Real Time Operating System
A Real Time Operating System (RTOS) is an operating system (OS) intended to serve real-time application requests. A key characteristic of a RTOS is the level of its consistency concerning the amount of time it takes to accept and complete an application's task; the variability is jitter. A hard real-time operating system has less jitter than a soft real-time operating system. The chief design goal is not high throughput, but rather a guarantee of a soft or hard performance category. A RTOS that can usually or generally meet a deadline is a soft real-time OS, but if it can meet a deadline deterministically it is a hard real-time OS.
Embedded System Design
Embedded computing systems are found everywhere, including in cellular telephones, pagers, VCRs, camcorders, thermostats, curbside rental-car check-in devices, automated supermarket stockers, computerized inventory control devices, digital thermometers, telephone answering machines, printers, portable video games, TV set-top boxes etc. Demand for embedded system designers is large, and is growing rapidly. Embedded system sesign using an unified Hardware/Software approach is essential for the successful development of an embedded product.

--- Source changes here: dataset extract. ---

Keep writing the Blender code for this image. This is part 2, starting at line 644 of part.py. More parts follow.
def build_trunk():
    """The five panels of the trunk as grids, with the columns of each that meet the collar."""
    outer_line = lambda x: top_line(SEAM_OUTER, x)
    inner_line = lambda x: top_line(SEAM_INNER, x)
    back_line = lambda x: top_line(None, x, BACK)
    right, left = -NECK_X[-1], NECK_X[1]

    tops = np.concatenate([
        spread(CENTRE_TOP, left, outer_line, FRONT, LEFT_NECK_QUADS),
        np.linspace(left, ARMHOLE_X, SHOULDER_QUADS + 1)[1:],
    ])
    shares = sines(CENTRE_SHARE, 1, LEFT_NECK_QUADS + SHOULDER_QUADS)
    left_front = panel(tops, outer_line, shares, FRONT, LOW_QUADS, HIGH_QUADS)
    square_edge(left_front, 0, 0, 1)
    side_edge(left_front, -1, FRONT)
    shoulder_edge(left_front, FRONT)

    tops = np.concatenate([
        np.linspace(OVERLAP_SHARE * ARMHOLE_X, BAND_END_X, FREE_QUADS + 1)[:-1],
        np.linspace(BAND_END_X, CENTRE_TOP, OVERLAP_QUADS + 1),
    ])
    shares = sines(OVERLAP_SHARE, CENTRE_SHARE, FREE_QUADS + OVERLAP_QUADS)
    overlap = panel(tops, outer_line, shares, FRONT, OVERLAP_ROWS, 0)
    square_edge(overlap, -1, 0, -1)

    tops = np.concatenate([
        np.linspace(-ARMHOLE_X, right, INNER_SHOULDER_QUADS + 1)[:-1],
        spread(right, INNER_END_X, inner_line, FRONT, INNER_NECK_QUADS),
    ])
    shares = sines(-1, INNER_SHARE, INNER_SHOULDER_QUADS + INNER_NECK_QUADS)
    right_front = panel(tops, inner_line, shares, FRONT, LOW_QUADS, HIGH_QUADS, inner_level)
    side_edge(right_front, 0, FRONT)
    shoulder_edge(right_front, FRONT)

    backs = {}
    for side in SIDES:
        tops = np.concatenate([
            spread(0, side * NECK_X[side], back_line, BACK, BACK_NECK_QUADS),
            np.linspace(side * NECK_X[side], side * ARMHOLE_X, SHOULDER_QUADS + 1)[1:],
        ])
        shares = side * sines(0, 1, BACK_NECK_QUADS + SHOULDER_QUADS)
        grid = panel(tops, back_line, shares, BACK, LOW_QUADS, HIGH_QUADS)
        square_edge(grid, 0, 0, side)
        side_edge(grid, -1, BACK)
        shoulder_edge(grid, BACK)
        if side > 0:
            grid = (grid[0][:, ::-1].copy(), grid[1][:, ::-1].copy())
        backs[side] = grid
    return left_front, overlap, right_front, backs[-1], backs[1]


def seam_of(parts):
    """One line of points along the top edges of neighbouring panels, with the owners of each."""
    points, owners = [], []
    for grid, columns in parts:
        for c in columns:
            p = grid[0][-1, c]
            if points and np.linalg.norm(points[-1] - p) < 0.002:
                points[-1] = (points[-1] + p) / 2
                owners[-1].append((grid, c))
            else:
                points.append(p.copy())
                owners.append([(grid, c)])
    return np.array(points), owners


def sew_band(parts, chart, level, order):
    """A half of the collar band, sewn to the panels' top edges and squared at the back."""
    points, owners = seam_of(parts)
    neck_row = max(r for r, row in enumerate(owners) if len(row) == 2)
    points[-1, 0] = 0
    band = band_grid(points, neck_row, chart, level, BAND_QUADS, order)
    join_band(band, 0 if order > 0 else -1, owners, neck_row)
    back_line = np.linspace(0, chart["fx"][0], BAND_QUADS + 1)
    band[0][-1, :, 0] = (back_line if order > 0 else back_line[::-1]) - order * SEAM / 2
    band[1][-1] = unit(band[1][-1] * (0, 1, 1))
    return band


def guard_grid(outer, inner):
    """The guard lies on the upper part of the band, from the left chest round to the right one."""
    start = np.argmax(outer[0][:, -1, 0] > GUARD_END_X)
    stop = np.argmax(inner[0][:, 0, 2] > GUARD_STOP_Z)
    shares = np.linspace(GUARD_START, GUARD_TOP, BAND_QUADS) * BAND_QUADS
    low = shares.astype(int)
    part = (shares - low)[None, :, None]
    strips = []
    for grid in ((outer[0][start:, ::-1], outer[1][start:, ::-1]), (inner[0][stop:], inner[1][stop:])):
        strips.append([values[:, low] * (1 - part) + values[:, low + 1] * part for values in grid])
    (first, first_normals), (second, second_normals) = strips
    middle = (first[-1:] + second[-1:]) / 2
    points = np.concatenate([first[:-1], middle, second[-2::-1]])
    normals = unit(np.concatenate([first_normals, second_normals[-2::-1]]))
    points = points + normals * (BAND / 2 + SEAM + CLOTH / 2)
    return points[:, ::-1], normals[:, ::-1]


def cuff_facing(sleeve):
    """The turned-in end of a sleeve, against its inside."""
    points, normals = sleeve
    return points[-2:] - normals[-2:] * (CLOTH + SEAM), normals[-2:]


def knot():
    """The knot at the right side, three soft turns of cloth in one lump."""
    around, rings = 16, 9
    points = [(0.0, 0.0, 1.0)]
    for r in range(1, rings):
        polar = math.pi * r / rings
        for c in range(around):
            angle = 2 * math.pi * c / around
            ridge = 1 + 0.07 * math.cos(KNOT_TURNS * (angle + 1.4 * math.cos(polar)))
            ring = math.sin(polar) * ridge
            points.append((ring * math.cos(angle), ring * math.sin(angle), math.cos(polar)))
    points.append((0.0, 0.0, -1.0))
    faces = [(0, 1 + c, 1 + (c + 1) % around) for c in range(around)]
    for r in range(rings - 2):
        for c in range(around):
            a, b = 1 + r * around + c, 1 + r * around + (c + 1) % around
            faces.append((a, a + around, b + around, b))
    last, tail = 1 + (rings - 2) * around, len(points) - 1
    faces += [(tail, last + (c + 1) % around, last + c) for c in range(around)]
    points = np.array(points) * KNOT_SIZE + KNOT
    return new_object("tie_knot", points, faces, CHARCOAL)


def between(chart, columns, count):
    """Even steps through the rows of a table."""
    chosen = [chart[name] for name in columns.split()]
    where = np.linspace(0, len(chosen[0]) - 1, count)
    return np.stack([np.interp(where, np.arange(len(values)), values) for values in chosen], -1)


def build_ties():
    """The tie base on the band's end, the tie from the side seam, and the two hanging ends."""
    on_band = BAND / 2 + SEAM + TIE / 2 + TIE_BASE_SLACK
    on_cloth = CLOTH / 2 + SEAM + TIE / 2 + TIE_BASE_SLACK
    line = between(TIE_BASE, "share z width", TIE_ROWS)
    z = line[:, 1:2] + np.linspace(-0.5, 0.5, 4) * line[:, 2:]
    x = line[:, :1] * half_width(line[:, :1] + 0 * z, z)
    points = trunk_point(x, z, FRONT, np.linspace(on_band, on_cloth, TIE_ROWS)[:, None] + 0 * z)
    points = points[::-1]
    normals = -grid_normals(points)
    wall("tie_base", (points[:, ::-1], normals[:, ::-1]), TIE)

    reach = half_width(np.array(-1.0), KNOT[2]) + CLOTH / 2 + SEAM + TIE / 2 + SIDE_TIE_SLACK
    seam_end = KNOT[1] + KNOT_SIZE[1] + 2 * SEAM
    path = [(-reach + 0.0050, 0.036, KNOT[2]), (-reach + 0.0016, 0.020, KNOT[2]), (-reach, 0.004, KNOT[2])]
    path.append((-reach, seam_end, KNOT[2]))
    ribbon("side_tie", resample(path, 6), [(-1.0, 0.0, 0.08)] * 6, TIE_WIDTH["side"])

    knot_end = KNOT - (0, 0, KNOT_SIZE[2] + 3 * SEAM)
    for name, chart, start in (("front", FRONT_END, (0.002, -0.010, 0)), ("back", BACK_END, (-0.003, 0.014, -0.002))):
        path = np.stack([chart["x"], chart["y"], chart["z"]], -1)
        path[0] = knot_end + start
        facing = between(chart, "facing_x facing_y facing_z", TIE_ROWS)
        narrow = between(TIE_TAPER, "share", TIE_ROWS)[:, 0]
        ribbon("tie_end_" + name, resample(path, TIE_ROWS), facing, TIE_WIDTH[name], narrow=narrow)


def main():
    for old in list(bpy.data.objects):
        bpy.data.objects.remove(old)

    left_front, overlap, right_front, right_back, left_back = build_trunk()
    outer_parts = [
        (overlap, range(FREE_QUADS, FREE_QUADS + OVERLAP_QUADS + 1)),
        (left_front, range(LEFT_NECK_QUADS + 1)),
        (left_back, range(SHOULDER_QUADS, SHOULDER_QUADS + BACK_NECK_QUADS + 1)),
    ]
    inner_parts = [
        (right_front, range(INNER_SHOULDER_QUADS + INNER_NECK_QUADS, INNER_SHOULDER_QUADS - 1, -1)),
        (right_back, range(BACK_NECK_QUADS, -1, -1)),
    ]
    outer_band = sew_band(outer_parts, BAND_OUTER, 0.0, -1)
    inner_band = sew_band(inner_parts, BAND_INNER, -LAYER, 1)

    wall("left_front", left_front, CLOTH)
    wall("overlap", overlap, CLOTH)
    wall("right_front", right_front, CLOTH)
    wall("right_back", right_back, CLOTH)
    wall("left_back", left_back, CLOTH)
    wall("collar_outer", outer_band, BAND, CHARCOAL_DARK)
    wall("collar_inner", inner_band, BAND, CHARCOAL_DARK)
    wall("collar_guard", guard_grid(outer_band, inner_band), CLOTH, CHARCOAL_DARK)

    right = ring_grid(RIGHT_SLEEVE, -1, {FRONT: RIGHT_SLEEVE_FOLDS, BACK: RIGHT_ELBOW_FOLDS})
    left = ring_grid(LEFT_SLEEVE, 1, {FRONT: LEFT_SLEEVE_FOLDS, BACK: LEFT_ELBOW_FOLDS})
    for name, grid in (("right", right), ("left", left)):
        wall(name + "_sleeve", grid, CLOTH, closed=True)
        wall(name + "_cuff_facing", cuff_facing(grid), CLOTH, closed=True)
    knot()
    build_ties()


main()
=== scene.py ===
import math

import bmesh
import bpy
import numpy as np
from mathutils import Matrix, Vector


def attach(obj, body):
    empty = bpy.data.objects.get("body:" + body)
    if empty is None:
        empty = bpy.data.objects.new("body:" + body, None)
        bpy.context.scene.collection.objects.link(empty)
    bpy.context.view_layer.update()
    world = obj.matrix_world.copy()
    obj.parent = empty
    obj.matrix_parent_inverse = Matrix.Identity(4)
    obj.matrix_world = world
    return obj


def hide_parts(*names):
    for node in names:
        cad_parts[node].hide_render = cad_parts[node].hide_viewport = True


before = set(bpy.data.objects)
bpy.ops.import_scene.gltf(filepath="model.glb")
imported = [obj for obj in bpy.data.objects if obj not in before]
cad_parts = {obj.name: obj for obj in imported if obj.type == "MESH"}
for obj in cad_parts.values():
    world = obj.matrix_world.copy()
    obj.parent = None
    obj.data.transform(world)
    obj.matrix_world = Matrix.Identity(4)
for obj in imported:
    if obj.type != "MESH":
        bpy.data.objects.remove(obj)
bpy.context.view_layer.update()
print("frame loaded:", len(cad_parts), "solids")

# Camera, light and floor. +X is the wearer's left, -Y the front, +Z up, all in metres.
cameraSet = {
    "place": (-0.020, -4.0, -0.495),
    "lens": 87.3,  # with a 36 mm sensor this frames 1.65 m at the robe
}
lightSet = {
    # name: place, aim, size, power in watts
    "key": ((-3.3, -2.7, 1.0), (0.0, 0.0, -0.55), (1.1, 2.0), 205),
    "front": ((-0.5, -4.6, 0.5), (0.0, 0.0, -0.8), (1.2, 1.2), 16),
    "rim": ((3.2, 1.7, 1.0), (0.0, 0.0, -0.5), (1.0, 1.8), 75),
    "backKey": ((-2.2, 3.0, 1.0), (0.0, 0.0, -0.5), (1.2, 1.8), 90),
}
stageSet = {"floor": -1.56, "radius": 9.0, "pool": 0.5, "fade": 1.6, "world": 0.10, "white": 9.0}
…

The wireless communication revolution is bringing fundamental changes to data networking, telecommunication, and is making integrated networks a reality. By freeing the user from the cord, personal communications networks, wireless LAN's, mobile radio networks and cellular systems, harbor the promise of fully distributed mobile computing and communications, any time, anywhere. The area of wireless communications is extremely challenging due to the difficulties posed by the wireless medium and the increasing demand for better and cheaper services.
The most widely used local-area network (LAN) access method, defined by the Institute of Electrical and Electronics Engineers (IEEE), is the 802.3 standard. These ports enable you not just to create a small home network but to connect to the Internet via a Digital Subscriber Line (DSL) or cable modem, which requires an Ethernet connection. A 10/100 port means that the network interface supports both 10BASE-T at 10 megabits per second (Mbps) and 100BASE-T at 100 Mbps. Ethernet is often a shared-media LAN, which means that all stations on the segment use part of the total bandwidth. Depending on the type of Ethernet implemented, this total bandwidth is a 10 Mbps (Ethernet), 100 Mbps (Fast Ethernet), or 1000 Mbps (Gigabit Ethernet). In a shared Ethernet environment, each device has to contend for network bandwidth using the Carrier Sense Multiple Access with Collision Detect (CSMA/CD) mechanism. In a switched Ethernet environment, each sender and receiver pair has the full bandwidth available for use.
Ethernet LANs use the Media Access Control, or MAC, address to determine how traffic is moved between network segments. Ethernet hubs, defined by the Open System Interconnection (OSI) model physical layer (Layer 1), repeat only the physical signal; the hub does not look at a source or destination address. Ethernet bridges and switches use the source and destination MAC address, defined by the OSI data link layer (Layer 2) to build an interface table and to determine which segment should receive the frame. Routers use the network address, found at the OSI network layer (Layer 3) to build a routing table. The Layer 2 and Layer 3 operations and the Ethernet hardware fit into an Ethernet LAN environment.
Cognitive Radio Networks
Cognitive Radio (CR) is a form of wireless communication device in which a transceiver can intelligently detect which communication channels are in use and which are not, and instantly move into vacant channels while avoiding occupied ones. This optimizes the use of available radio-frequency (RF) spectrum while minimizing interference to other users. CRs, in general are built around Software Defined Radios (SDRs). Possible functions of cognitive radio include the ability of a transceiver to determine its geographic location, identify and authorize its user, encrypt or decrypt signals, sense neighboring wireless devices in operation, and adjust output power and modulation characteristics. There are two main types of cognitive radio, full cognitive radio and spectrum-sensing cognitive radio. Full cognitive radio takes into account all parameters that a wireless node or network can be aware of. In spectrum-sensing cognitive radio the vacant channels in the radio frequency spectrum are detected and utilized.